EXERCISE DETAILS. In the listing that follows, locate the line containing "for azimuth, name" and the line containing "obj.parent = None". Retype exactly those two lines and every line between them, and nothing more.
====== EXTRACTED DATA
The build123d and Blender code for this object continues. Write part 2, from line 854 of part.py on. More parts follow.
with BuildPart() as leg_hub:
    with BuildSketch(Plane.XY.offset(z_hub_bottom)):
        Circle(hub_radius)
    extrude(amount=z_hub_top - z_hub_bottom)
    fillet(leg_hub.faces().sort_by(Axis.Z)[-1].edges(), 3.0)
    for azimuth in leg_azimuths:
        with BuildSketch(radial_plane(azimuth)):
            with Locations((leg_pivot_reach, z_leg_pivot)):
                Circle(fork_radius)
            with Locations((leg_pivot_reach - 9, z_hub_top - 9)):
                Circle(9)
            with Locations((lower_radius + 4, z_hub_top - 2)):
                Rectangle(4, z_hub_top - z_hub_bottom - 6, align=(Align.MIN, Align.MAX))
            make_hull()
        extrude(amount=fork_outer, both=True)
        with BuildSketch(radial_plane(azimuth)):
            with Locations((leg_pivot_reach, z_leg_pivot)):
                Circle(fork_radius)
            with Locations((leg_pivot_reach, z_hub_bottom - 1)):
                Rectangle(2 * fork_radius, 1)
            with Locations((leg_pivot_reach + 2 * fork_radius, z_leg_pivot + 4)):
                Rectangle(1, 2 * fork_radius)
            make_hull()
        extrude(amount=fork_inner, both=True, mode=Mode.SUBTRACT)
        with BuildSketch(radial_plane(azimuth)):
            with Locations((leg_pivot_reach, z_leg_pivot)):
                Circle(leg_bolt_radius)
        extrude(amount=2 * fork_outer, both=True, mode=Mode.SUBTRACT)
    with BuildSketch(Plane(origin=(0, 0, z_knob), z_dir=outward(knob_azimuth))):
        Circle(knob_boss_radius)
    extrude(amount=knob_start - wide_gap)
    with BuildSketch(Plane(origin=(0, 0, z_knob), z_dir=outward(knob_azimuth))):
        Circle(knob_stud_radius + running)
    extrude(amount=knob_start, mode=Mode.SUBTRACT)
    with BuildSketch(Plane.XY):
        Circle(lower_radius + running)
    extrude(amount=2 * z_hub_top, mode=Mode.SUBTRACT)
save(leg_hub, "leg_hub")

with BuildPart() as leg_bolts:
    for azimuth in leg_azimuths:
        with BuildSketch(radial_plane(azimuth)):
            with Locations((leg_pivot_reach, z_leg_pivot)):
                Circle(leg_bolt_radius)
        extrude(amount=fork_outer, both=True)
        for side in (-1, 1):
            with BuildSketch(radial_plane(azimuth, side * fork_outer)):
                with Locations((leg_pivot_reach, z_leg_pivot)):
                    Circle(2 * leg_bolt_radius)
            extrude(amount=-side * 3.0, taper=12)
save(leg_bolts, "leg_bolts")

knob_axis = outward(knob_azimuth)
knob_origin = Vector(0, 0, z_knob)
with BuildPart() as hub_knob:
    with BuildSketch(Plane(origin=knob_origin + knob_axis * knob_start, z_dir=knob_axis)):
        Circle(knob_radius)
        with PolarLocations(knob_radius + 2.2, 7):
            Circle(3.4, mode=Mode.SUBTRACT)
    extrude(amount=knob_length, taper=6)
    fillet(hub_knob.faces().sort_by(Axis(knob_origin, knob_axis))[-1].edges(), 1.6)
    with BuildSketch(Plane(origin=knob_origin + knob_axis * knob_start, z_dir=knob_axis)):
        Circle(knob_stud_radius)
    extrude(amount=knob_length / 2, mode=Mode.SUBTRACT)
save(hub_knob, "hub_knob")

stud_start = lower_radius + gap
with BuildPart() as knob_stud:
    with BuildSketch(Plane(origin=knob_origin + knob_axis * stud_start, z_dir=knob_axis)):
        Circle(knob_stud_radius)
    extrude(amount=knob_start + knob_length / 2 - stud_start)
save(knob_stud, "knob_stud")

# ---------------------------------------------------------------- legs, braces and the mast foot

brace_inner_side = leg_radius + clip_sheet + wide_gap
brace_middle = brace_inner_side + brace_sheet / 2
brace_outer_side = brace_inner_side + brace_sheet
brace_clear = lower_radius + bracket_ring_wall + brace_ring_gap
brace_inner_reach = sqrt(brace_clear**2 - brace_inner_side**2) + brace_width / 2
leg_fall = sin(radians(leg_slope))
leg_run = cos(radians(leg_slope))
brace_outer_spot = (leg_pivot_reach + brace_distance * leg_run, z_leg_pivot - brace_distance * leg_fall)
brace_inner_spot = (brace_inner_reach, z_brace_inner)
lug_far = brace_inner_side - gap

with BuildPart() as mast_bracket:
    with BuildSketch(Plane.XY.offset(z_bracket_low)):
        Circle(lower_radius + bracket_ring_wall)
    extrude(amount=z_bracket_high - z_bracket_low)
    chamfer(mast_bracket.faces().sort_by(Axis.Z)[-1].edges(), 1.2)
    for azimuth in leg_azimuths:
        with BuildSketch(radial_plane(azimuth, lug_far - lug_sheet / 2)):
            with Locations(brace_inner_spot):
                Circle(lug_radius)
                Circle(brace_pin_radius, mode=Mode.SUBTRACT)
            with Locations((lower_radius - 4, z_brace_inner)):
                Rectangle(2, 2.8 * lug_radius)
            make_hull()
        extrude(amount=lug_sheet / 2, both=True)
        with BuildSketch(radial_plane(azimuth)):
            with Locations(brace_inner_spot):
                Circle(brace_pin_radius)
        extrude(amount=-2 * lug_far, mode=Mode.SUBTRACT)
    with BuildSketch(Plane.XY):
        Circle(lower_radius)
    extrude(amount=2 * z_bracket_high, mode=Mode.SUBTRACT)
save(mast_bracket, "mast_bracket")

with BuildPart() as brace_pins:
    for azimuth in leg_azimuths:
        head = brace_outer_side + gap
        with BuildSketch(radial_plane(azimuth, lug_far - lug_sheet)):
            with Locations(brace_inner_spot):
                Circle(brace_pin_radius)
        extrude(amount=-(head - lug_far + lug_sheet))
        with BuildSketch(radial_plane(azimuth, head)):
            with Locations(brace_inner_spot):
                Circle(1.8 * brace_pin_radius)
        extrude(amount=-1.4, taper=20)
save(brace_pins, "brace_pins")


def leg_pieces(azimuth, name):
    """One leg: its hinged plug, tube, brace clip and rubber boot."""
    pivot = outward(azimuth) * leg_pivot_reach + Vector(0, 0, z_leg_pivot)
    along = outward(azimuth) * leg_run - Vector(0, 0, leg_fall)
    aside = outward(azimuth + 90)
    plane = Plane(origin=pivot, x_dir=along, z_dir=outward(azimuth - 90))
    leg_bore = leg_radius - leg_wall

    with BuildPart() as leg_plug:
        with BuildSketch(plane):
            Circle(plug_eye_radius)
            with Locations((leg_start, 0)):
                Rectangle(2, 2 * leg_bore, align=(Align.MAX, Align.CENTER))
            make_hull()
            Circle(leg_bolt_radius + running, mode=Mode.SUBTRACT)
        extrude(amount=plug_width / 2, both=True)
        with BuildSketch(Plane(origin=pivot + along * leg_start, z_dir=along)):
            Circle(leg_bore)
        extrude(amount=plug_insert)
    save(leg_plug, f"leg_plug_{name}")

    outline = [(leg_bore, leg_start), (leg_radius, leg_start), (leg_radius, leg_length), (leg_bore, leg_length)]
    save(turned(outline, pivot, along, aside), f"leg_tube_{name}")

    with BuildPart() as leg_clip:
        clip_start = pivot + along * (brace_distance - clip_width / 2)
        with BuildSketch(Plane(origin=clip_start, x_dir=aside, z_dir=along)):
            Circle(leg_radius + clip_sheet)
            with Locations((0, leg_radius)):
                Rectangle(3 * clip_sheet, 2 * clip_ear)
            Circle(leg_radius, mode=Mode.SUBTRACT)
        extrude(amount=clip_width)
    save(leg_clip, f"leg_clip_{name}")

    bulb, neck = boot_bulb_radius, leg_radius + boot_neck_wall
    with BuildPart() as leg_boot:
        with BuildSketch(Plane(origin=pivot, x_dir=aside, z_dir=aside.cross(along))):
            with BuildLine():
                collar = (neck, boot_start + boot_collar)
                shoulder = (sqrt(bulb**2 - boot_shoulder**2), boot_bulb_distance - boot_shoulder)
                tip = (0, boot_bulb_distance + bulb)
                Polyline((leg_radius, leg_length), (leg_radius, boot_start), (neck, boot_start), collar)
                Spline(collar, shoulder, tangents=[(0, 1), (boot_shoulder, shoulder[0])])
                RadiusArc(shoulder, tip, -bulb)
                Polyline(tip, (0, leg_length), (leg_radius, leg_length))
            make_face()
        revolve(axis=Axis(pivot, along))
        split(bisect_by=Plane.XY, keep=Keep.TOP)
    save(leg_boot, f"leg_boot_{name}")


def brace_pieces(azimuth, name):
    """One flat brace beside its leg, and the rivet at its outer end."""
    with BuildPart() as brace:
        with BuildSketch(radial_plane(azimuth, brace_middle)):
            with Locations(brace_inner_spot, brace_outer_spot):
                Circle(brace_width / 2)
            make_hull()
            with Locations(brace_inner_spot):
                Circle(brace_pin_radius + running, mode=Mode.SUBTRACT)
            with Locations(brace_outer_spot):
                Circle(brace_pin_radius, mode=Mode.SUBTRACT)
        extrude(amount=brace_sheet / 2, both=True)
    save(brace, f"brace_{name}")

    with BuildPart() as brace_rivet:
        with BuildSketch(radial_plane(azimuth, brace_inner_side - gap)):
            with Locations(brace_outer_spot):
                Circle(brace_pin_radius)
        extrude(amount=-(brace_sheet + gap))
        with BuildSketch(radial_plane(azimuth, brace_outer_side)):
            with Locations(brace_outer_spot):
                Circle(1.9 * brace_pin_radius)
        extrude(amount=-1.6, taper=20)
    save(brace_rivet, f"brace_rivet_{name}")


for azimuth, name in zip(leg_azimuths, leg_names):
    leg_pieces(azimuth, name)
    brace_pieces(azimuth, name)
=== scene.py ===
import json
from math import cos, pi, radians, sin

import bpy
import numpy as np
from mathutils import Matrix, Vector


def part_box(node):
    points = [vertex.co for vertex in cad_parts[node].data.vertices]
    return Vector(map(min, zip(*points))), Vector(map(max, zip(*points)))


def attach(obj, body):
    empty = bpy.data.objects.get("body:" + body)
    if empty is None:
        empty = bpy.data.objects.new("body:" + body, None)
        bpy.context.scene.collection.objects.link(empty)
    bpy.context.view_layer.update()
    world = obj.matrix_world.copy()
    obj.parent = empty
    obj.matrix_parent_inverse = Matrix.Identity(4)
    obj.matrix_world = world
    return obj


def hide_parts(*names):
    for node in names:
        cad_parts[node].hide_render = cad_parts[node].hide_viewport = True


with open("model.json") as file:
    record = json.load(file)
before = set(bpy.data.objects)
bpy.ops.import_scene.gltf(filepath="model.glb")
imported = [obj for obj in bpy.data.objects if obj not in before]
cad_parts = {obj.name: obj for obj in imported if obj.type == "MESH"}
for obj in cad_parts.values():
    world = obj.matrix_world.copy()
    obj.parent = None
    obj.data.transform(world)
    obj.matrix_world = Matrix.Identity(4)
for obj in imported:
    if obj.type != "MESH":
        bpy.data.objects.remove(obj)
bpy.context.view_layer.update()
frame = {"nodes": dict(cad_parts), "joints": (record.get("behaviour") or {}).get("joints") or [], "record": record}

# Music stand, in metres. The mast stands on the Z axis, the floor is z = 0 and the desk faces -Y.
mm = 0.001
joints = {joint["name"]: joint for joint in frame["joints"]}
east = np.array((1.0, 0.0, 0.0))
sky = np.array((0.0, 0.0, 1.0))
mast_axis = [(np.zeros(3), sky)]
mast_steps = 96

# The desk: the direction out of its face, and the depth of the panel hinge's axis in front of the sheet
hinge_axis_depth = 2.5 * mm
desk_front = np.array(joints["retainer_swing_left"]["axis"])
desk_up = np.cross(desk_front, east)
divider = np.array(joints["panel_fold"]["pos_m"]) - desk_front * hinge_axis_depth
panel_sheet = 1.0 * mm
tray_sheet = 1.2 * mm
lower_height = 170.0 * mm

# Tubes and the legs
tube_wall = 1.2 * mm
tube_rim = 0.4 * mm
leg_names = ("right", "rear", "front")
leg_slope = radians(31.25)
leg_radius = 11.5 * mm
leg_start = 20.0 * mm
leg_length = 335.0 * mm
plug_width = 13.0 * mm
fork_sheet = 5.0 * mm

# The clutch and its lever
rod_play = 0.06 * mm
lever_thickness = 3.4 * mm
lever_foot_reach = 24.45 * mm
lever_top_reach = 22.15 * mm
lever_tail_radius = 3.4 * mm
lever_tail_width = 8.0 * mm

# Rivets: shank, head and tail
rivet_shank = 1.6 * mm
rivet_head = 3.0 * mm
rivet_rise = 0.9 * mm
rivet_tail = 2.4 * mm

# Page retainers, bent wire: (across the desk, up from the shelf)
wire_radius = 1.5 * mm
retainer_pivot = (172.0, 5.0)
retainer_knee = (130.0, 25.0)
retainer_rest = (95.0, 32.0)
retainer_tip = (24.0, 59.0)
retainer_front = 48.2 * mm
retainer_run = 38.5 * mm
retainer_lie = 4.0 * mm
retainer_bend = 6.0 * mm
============
====== EXTRACTED DATA
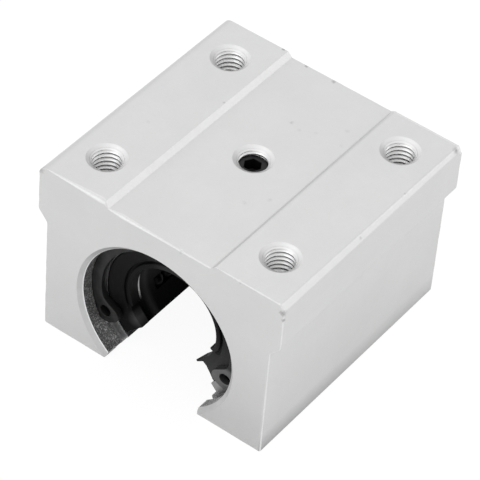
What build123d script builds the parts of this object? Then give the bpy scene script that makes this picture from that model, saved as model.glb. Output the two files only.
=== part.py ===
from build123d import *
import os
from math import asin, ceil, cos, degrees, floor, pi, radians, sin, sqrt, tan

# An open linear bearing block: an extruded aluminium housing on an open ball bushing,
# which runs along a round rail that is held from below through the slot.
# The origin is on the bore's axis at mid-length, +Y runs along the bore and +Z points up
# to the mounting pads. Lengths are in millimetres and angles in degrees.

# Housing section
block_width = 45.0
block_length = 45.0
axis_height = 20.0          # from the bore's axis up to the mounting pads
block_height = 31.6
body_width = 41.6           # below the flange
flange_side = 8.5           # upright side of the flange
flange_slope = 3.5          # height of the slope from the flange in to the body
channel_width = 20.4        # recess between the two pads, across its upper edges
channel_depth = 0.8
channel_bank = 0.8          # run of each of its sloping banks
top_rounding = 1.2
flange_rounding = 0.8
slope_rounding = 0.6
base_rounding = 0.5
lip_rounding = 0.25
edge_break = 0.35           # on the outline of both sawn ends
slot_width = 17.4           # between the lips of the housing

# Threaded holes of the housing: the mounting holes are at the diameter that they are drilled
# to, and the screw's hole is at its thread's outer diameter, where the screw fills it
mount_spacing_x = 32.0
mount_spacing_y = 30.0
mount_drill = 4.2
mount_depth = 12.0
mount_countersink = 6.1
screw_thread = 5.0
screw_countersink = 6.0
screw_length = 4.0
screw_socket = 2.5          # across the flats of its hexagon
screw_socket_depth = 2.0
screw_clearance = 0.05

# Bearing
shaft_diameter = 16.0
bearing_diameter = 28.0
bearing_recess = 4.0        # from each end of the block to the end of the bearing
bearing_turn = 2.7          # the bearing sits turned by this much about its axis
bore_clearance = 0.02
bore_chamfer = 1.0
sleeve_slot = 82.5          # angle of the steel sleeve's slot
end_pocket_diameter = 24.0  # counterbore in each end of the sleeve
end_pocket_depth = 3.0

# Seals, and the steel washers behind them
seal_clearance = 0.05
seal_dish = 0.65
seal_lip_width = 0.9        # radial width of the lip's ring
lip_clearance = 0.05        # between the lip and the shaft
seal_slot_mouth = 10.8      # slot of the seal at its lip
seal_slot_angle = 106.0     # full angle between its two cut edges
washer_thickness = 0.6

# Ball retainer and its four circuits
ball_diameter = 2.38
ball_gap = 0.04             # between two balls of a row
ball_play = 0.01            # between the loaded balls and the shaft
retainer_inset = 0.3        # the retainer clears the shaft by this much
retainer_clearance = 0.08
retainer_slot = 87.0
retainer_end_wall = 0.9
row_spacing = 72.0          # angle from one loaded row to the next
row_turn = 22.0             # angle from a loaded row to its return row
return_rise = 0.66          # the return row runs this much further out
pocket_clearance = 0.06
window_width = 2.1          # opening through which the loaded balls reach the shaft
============
TASK OUTPUT.
for azimuth, name in zip(leg_azimuths, leg_names):
    leg_pieces(azimuth, name)
    brace_pieces(azimuth, name)
=== scene.py ===
import json
from math import cos, pi, radians, sin

import bpy
import numpy as np
from mathutils import Matrix, Vector


def part_box(node):
    points = [vertex.co for vertex in cad_parts[node].data.vertices]
    return Vector(map(min, zip(*points))), Vector(map(max, zip(*points)))


def attach(obj, body):
    empty = bpy.data.objects.get("body:" + body)
    if empty is None:
        empty = bpy.data.objects.new("body:" + body, None)
        bpy.context.scene.collection.objects.link(empty)
    bpy.context.view_layer.update()
    world = obj.matrix_world.copy()
    obj.parent = empty
    obj.matrix_parent_inverse = Matrix.Identity(4)
    obj.matrix_world = world
    return obj


def hide_parts(*names):
    for node in names:
        cad_parts[node].hide_render = cad_parts[node].hide_viewport = True


with open("model.json") as file:
    record = json.load(file)
before = set(bpy.data.objects)
bpy.ops.import_scene.gltf(filepath="model.glb")
imported = [obj for obj in bpy.data.objects if obj not in before]
cad_parts = {obj.name: obj for obj in imported if obj.type == "MESH"}
for obj in cad_parts.values():
    world = obj.matrix_world.copy()
    obj.parent = None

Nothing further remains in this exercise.